When one person can do the work of five, companies don’t necessarily hire five times the output. They might hire one person and pocket the difference. Or they hire three people and triple their output while cutting per-engineer costs. The individual engineer is more productive but has less leverage.

The Wage Compression Thesis

This dynamic creates a specific economic pressure. The inner ring, those building the machines, command premium compensation because their skills are genuinely scarce and their work is the bottleneck on everyone else’s productivity. Demand for their labour is inelastic.

For the outer ring, supply and demand work differently. Yes, overall demand for software development will grow. But the barrier to entry drops. Someone with modest programming skills augmented by AI can now deliver work that previously required years of experience. The talent pool expands faster than demand.

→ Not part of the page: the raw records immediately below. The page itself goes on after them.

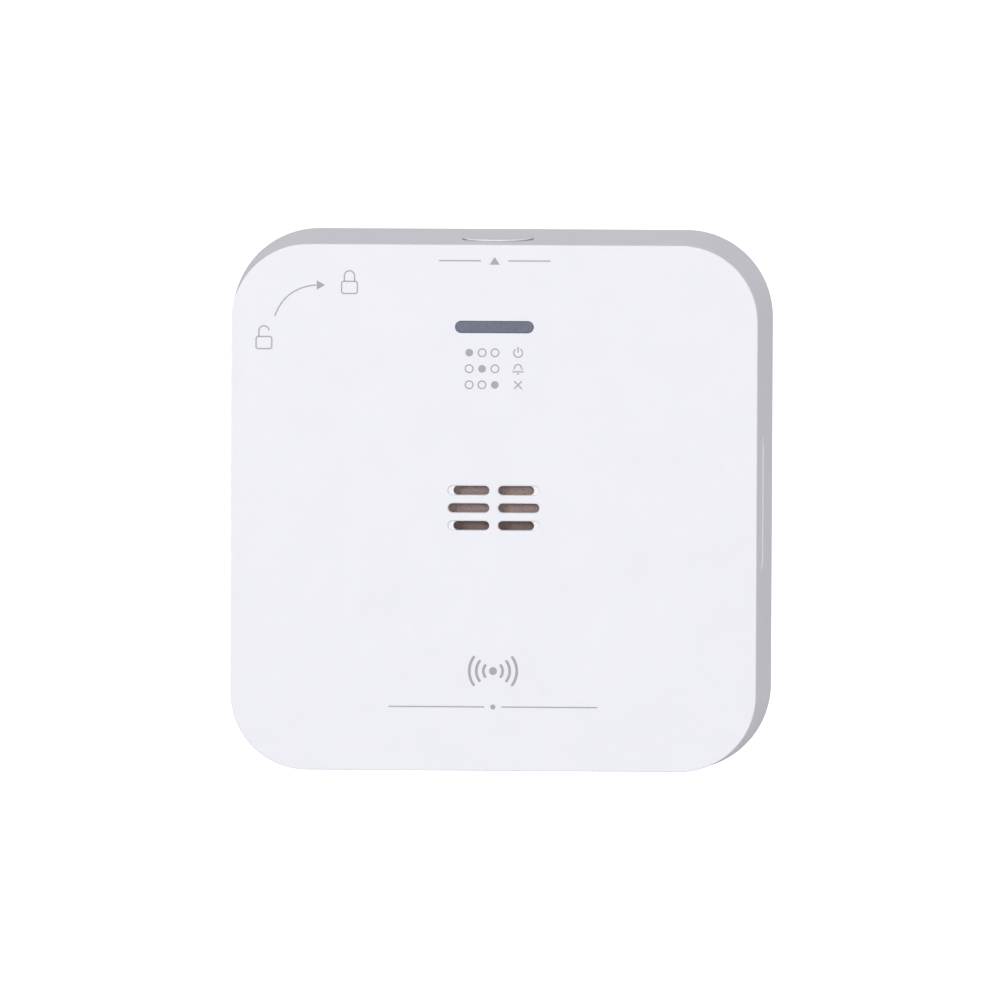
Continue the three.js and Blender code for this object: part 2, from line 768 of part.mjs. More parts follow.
function buildGasSensor(parent) {
  const sensor = group(parent, SENSOR.x);
  const disc = ({ radius, back, front }) => post(radius, back, front, 0, 0, ROUND);
  const base = { radius: 8.7, back: 18.1, front: 19.6 };
  const reservoir = { radius: 8.5, back: 19.8, front: 22.3 };
  const electrodes = { radius: 8.4, back: 22.5, front: 23.8 };
  const filter = { radius: 7.1, back: 25.3, front: 26.5 };
  place(sensor, "co_sensor_can", sensorCan(), steel);
  place(sensor, "co_sensor_base", disc(base), blackPlastic);
  place(sensor, "co_sensor_reservoir", disc(reservoir), ivoryPlastic);
  place(sensor, "co_sensor_electrode_stack", disc(electrodes), charcoalFelt);
  place(sensor, "co_sensor_cap", sensorCap(), blackPlastic);
  place(sensor, "co_sensor_filter", disc(filter), charcoalFelt);
  const pin = { back: 14.9, front: 18.05, sides: 8 };
  const names = ["co_sensor_pin_working", "co_sensor_pin_counter", "co_sensor_pin_reference"];
  pinPlaces().forEach(([x, z], i) => {
    place(sensor, names[i], post(SENSOR.pinRadius, pin.back, pin.front, 0, 0, pin.sides), nickel, x, z);
  });
}

// ---- Battery -------------------------------------------------------------

function batteryHolder() {
  const { halfLength, halfWidth, end, back, front, bore } = HOLDER;
  const inner = halfLength - end;
  const contactHalf = 4.3;
  const pocket = new THREE.CylinderGeometry(bore, bore, 2 * inner, ROUND).rotateZ(Math.PI / 2);
  const tray = block(-halfLength, halfLength, -halfWidth, halfWidth, back, front);
  const contactBack = CELL.depth - contactHalf;
  const contactRoom = block(-inner, inner, -contactHalf, contactHalf, contactBack, front + THROUGH);
  return cut(tray, pocket.translate(0, -CELL.depth, 0), contactRoom);
}

function batteryCell() {
  const { radius, left, right } = CELL;
  const nub = { radius: 3.2, height: 1 };
  const shoulder = right - nub.height;
  const edge = 0.6;
  const profile = [
    [0, left],
    [radius - edge, left],
    [radius, left + edge],
    [radius, shoulder - edge],
    [radius - edge, shoulder],
    [nub.radius, shoulder],
    [nub.radius, right],
    [0, right],
  ];
  const points = profile.map(([r, along]) => new THREE.Vector2(r, along));
  return new THREE.LatheGeometry(points, ROUND).rotateZ(-Math.PI / 2);
}

// Contact plate with a tab that rises past the holder, where its lead is soldered.
function contactPlate() {
  const { halfThickness, half } = CONTACT;
  const tab = { halfWidth: 1.5, back: 3, front: 4.4 };
  return join(
    block(-halfThickness, halfThickness, -half, half, -half, half),
    block(-halfThickness, halfThickness, -tab.halfWidth, tab.halfWidth, tab.back, tab.front),
  );
}

// A lead from its contact's tab, up over the holder's edge and down on to the board.
function batteryLead(side) {
  const radius = 0.6;
  const steps = 16;
  const route = [
    { x: 18.6, z: CELL.height, depth: 20.1 },
    { x: 20.2, z: -25, depth: 21.2 },
    { x: 22.6, z: -20, depth: 21.4 },
    { x: 23.8, z: -15.5, depth: 20.4 },
    { x: 24, z: -13.4, depth: 17.6 },
  ];
  const points = route.map(({ x, z, depth }) => new THREE.Vector3(side * x, -depth, z));
  return wire(radius, new THREE.CatmullRomCurve3(points), steps);
}

function buildBattery(parent) {
  const battery = group(parent, 0, CELL.height);
  const plateX = HOLDER.halfLength - HOLDER.end - 0.3;
  const spring = { wire: 0.3, wide: 3.4, narrow: 1.9, turns: 3, start: 0.55 };
  const springLength = CELL.left + plateX - 0.9;
  place(battery, "battery_holder", batteryHolder(), blackPlastic);
  place(battery, "battery_cell", batteryCell(), sleeveBlue, 0, 0, CELL.depth);
  place(battery, "positive_contact", contactPlate(), nickel, plateX, 0, CELL.depth);
  place(battery, "negative_contact", contactPlate(), nickel, -plateX, 0, CELL.depth);
  const springShape = coil(spring.wire, spring.wide, spring.narrow, springLength, spring.turns);
  place(battery, "negative_spring", springShape, nickel, -plateX + spring.start, 0, CELL.depth);
  place(parent, "battery_lead_red", batteryLead(1), redCable);
  place(parent, "battery_lead_black", batteryLead(-1), blackCable);
}

// ---- Power switch, worked by the plate's peg -------------------------------

function powerSwitchBody() {
  const body = { left: -4.5, right: 6.5, half: 2.5, back: 12.4 };
  const room = { left: -1.2, right: 3.5, half: 1, front: 14 };
  return cut(
    block(body.left, body.right, -body.half, body.half, body.back, BOARD.back - SOLDER),
    block(room.left, room.right, -room.half, room.half, body.back - THROUGH, room.front),
  );
}

function powerSwitchKnob() {
  const { halfWidth, halfHeight, back, front } = KNOB;
  return block(-halfWidth, halfWidth, -halfHeight, halfHeight, back, front);
}

// A bar between the rails, with one fork for the plate's peg and another for the switch's knob.
function activationSlider() {
  const bar = { halfLength: 6, halfHeight: 2.7, back: 5.4, front: 7.6 };
  const pegFork = { inner: PEG.radius + 0.25, outer: PEG.radius + 1.5, reach: 1.7, from: 3.2, to: 6 };
  const knobFork = { inner: KNOB.halfWidth + 0.25, outer: 2.3, reach: 1, from: 7, to: 11.4 };
  const prongs = ({ inner, outer, reach, from, to }) => [
    block(-outer, -inner, -reach, reach, from, to),
    block(inner, outer, -reach, reach, from, to),
  ];
  return join(
    block(-bar.halfLength, bar.halfLength, -bar.halfHeight, bar.halfHeight, bar.back, bar.front),
    ...prongs(pegFork),
    ...prongs(knobFork),
  );
}

// ---- Screws --------------------------------------------------------------

// A screw with its head towards the wall, its cross recess cut in, and a pointed end.
function screw(headRadius, headHeight, shankRadius, length) {
  const edge = 0.3;
  const body = turned(
    [
      [0, 0],
      [headRadius - edge, 0],
      [headRadius, edge],
      [headRadius, headHeight],
      [shankRadius, headHeight],
      [shankRadius, length - shankRadius],
      [0, length],
    ],
    TINY_ROUND,
  );
  const cross = { reach: 0.6 * headRadius, half: 0.13 * headRadius, floor: 0.5 * headHeight };
  return cut(
    body,
    block(-cross.reach, cross.reach, -cross.half, cross.half, -THROUGH, cross.floor),
    block(-cross.half, cross.half, -cross.reach, cross.reach, -THROUGH, cross.floor),
  );
}

// ---- Assembly ------------------------------------------------------------

const detector = new THREE.Group();
place(detector, "mounting_plate", mountingPlate(), whitePlastic);

const alarm = group(detector);
place(alarm, "front_cover", frontCover(), whitePlastic);
place(alarm, "rear_cover", rearCover(), whitePlastic);
place(alarm, "light_pipe", lightPipe(), slatePlastic);
place(alarm, "vent_mesh", ventMesh(), meshCloth);
place(alarm, "test_button", testButton(), buttonPlastic, 0, 0, BUTTON.depth);

const electronics = group(alarm);
place(electronics, "main_circuit_board", circuitBoard(), boardGreen);
const boardFront = group(electronics, 0, 0, BOARD.front + SOLDER);
place(boardFront, "led_green", led(), greenLens, -LED_PITCH, BAR.height);
place(boardFront, "led_red", led(), redLens, 0, BAR.height);
place(boardFront, "led_yellow", led(), yellowLens, LED_PITCH, BAR.height);
const controller = { side: 7, thickness: 1.5, legs: 8 };
const controllerShape = chip(controller.side, controller.side, controller.thickness, controller.legs);
place(boardFront, "microcontroller", controllerShape, chipBlack, ...CONTROLLER_PLACE);
const amplifier = { width: 3.9, height: 4.9, thickness: 1.5, legs: 4 };
const amplifierShape = chip(amplifier.width, amplifier.height, amplifier.thickness, amplifier.legs);
place(boardFront, "sensor_amplifier", amplifierShape, chipBlack, ...AMPLIFIER_PLACE);
place(boardFront, "electrolytic_capacitor", capacitor(), steel, ...CAPACITOR_PLACE);
place(boardFront, "sounder_coil_core", coilCore(), ferrite, ...COIL_PLACE);
place(boardFront, "sounder_coil_winding", coilWinding(), copperWire, ...COIL_PLACE);
place(electronics, "tact_switch_body", tactSwitchBody(), blackPlastic);
place(electronics, "tact_switch_plunger", tactSwitchPlunger(), greyPlastic, 0, 0, SWITCH_DEPTH);
buildSounder(electronics);
buildGasSensor(electronics);
buildBattery(electronics);

const powerSwitch = group(alarm, 0, PEG.height);
place(powerSwitch, "power_switch_body", powerSwitchBody(), blackPlastic);
place(powerSwitch, "power_switch_knob", powerSwitchKnob(), greyPlastic);
place(powerSwitch, "activation_slider", activationSlider(), greyPlastic);

const caseScrew = { head: 2.8, headHeight: 1.7, shank: 1.35, length: 13.5, depth: 1.65 };
caseCorners().forEach(([x, z], i) => {
  const shape = screw(caseScrew.head, caseScrew.headHeight, caseScrew.shank, caseScrew.length);
  place(alarm, `case_screw_${i + 1}`, shape, steel, x, z, caseScrew.depth);
});

const boardScrew = { head: 2.3, headHeight: 1.5, shank: 0.85, length: 8.5 };
const boardScrewTop = BOARD.front + SOLDER + boardScrew.headHeight;
BOARD_SCREWS.forEach(([x, z], i) => {
  const shape = screw(boardScrew.head, boardScrew.headHeight, boardScrew.shank, boardScrew.length);
  shape.rotateX(Math.PI);
  place(electronics, `board_screw_${i + 1}`, shape, steel, x, z, boardScrewTop);
});

export default detector;
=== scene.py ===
"""Looks for the wall-mounted carbon monoxide detector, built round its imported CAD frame.

Shapes are worked out in millimetres as (x, depth, z): depth is the distance from the wall, so a depth
of d lies at y = -d. Seen from the front, x runs to the right and z upwards. Meshes are scaled to metres
when they are made.
"""
import json
import math

import bmesh
import bpy
from mathutils import Matrix, Vector

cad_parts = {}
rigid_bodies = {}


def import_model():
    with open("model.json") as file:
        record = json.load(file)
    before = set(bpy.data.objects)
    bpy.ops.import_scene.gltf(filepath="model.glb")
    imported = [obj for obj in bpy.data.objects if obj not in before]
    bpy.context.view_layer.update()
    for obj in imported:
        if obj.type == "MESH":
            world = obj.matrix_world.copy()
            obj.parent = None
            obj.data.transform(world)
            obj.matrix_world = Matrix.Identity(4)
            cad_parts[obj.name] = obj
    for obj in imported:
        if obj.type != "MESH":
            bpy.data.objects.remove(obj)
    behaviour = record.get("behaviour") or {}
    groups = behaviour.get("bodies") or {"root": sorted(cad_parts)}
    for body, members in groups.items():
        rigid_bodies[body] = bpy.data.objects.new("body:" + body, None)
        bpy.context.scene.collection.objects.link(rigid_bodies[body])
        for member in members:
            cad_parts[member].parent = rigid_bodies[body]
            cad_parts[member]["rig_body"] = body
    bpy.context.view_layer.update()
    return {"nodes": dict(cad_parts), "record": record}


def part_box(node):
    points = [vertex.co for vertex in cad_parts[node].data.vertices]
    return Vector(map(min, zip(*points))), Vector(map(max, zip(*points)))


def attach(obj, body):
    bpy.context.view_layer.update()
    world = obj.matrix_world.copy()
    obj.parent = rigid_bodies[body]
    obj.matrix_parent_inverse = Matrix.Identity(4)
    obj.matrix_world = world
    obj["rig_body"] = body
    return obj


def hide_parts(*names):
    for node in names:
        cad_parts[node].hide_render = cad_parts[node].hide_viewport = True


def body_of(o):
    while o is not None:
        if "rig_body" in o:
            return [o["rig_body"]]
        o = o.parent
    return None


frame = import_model()

MM = 0.001

# ---- Driving dimensions, in millimetres ----


def node_box(node):
    """Left, right, bottom, top, back and front of a CAD node; back and front are depths."""
    low, high = (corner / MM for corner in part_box(node))
    return {"left": low.x, "right": high.x, "bottom": low.z, "top": high.z, "back": -high.y, "front": -low.y}


CASE = node_box("front_cover")
REAR = node_box("rear_cover")
PLATE = node_box("mounting_plate")
PIPE = node_box("light_pipe")
CLOTH = node_box("vent_mesh")
CAP = node_box("test_button")

INK_HEIGHT = 0.02  # the print stands on the face by this much
INK_LINE = 0.2
BOLD_LINE = 0.42

FACE_SIDE = 82
FACE_CORNER = 12
FACE_DEPTH = CASE["front"] - INK_HEIGHT
FACE_EDGE = 0.2
CASE_FLARE = CASE["right"] - FACE_SIDE / 2
SLOPE = CASE_FLARE / (CASE["front"] - CASE["back"])  # the sides widen by this much per millimetre of depth
WALL = 2
INSIDE_DEPTH = CASE["front"] - WALL
RIB_FRONT = INSIDE_DEPTH + 0.5  # ribs and bosses run this far into the front wall
RIB_EDGE = 0.15

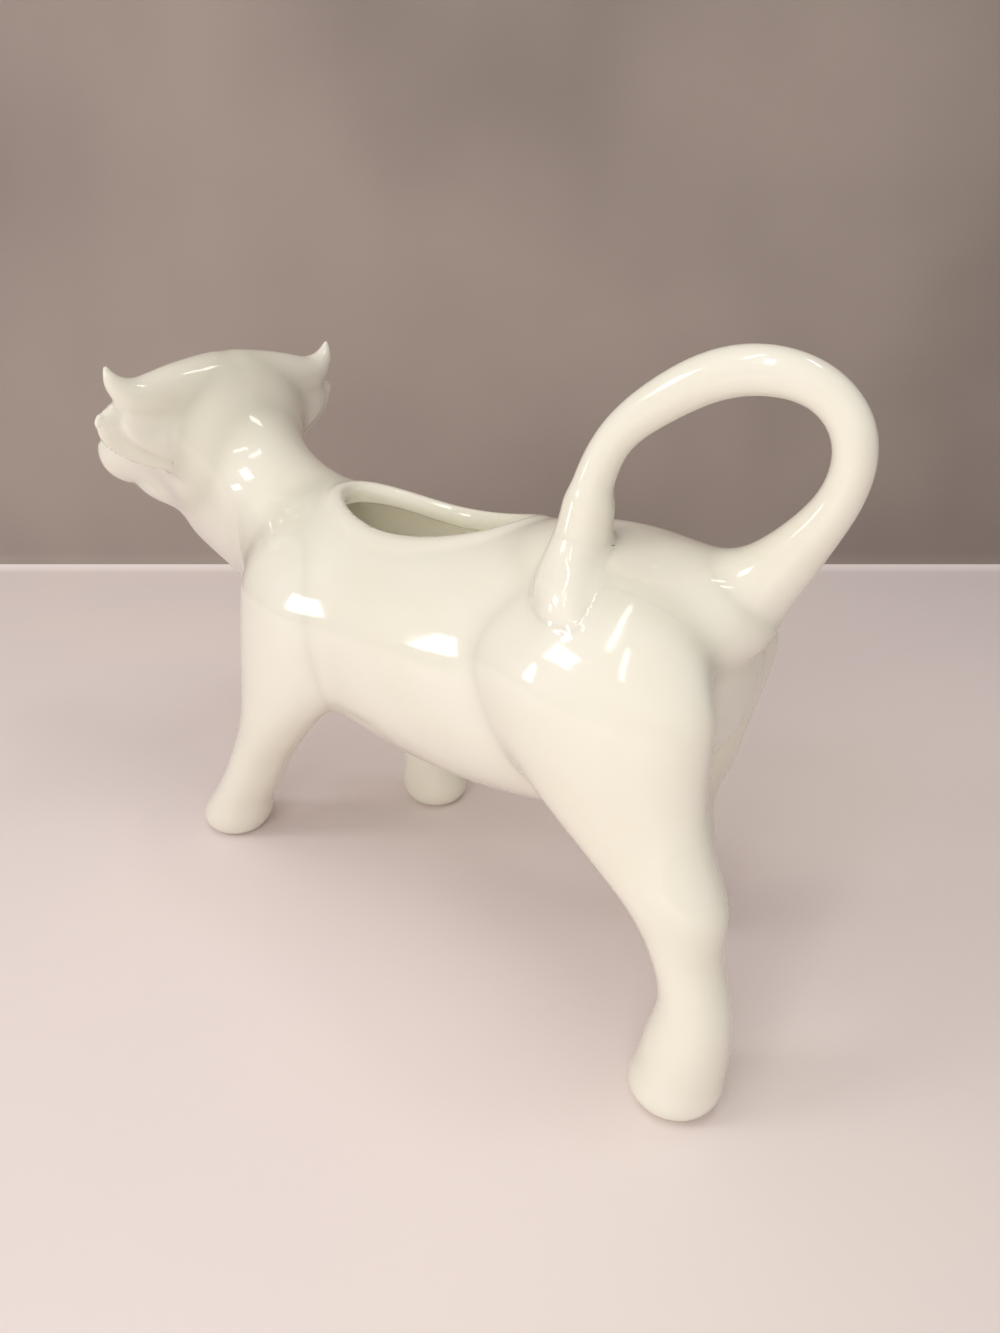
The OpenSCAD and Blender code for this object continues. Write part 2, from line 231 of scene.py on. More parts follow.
def mirrored(field):
    """The same form on the cow's other side."""
    return lambda p: field(p * (1, -1, 1))


def slope_axis(degrees):
    """Direction in the cow's middle plane, at that angle above level."""
    return np.array([np.cos(np.radians(degrees)), 0, np.sin(np.radians(degrees))])


def drawn(shares, count):
    """Rows of a table of shares, which stand evenly along a form, at many places."""
    return spline(np.linspace(0, 1, len(shares)), shares)(np.linspace(0, 1, count))


def domes(shares, length):
    """Where the domes of a stack start and close, from shares of its length."""
    return [(start * length, end * length) for start, end in shares]


# Opposite corners of the box that each form lies in, and how far around it the form is
# worked out
BOXES = {
    "barrel": ([-78, -26, 28], [32, 26, 82], 10),
    "croup": ([-81, -12, 62], [-35, 16, 84], 10),
    "hole": ([-36, -10, 55], [10, 10, 110], 10),
    "lip": ([-38, -13, 66], [12, 13, 90], 4),
    "neck": ([-4, -19, 30], [70, 19, 100], 10),
    "throat": ([48, -13, 58], [86, 13, 77], 10),
    "head": ([30, -17, 60], [94, 17, 104], 10),
    "mouth": ([74, -6, 58], [106, 6, 82], 10),
    "web": ([42, -25, 78], [50, 25, 97], 10),
    "horn": ([38, 2, 82], [56, 30, 100], 6),
    "ear": ([38, 4, 70], [58, 31, 96], 6),
    "tail": ([-92, -8, 64], [-50, 14, 111], 10),
    "tuft": ([-62, 4, 70], [-48, 22, 90], 6)}


# Barrel
BODY_LENGTH, BODY_WIDTH, BODY_HEIGHT = 108.0, 50.0, 49.0
BODY_MIDDLE = np.array([-23.2, 0, 55.0])
WALL = 3.0
# A power of two would make the barrel an egg
BARREL_POWER = 2.5
# Rump to chest: rise of the middle, half width, reach up and reach down, as shares
BARREL_SHARES = np.array([
    [0.14, 0.96, 0.90, 0.95],
    [0.07, 1.00, 1.01, 1.03],
    [0.02, 0.97, 0.99, 1.02],
    [0.00, 0.94, 0.92, 1.02],
    [0.00, 0.93, 0.91, 1.00],
    [0.00, 0.93, 1.03, 1.00],
    [-0.04, 0.90, 1.00, 0.92]])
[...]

The result isn’t mass unemployment. It’s wage compression and a flattening of the career ladder. Junior-level productivity catches up to senior-level productivity faster than ever before. The mid-career premium shrinks. Seniority still matters, but it matters less.

The New Scarcity

In this landscape, what becomes genuinely valuable?

First, the ability to build and improve the AI systems themselves. This requires deep technical knowledge that AI cannot easily augment because you need to understand the tools at a level beyond what the tools can explain.

Second, judgement. Knowing what to build, why to build it, and whether it should be built at all. AI can generate code quickly, but it can’t tell you whether the feature makes strategic sense or the architecture will scale with your business.

Third, system-level thinking. As individual components become easier to produce, the complexity shifts to integration, to understanding how pieces fit together, to managing emergent behaviour in large systems. The person who can hold the whole picture in their head becomes more valuable, not less.

Fourth, trust. When AI can generate plausible-looking code instantly, the ability to verify, to know when something is subtly wrong, to take responsibility for outcomes. These become premium skills. Companies will pay for engineers they trust not to ship AI-generated nonsense.

What This Means Practically

If you’re building your career in tech, the strategic implications are clear.

Don’t compete on the dimension AI compresses. Producing more code faster is a race to the bottom. You won’t beat AI at being AI.

Invest in depth over breadth. Shallow knowledge of many tools becomes less valuable when AI can provide shallow knowledge instantly. Deep expertise in specific domains, the kind that lets you spot when AI is confidently wrong, becomes the differentiator.

Move toward the inner ring if you can. Understanding how these systems work at a fundamental level is an appreciating asset. This doesn’t mean everyone needs to train LLMs, but understanding the tools deeply enough to extend and customise them creates leverage.

Focus on the parts of the stack where failure is expensive. The closer your work is to critical systems, production infrastructure, security, data integrity, the more your judgement and experience matter relative to raw output speed.

The Honest Uncertainty

None of this is certain. Jevons’ Paradox suggests demand will grow, but it doesn’t guarantee where that demand concentrates or how compensation distributes. We’re in genuinely uncharted territory.

What seems clear is that the binary narratives, mass unemployment versus business as usual, both miss the structural changes happening beneath the surface. Jobs won’t disappear, but the shape of those jobs and the rewards they command will shift in ways that advantage some skills and experiences while disadvantaging others.

The engineers who thrive will be those who understand which side of that divide they’re on and position themselves accordingly. The ones who struggle will be those who assume their current skills remain valuable simply because they always have been.

Efficiency revolutions create abundance. But abundance changes who captures value from work. That’s the lesson Jevons taught us. We’re about to learn it again.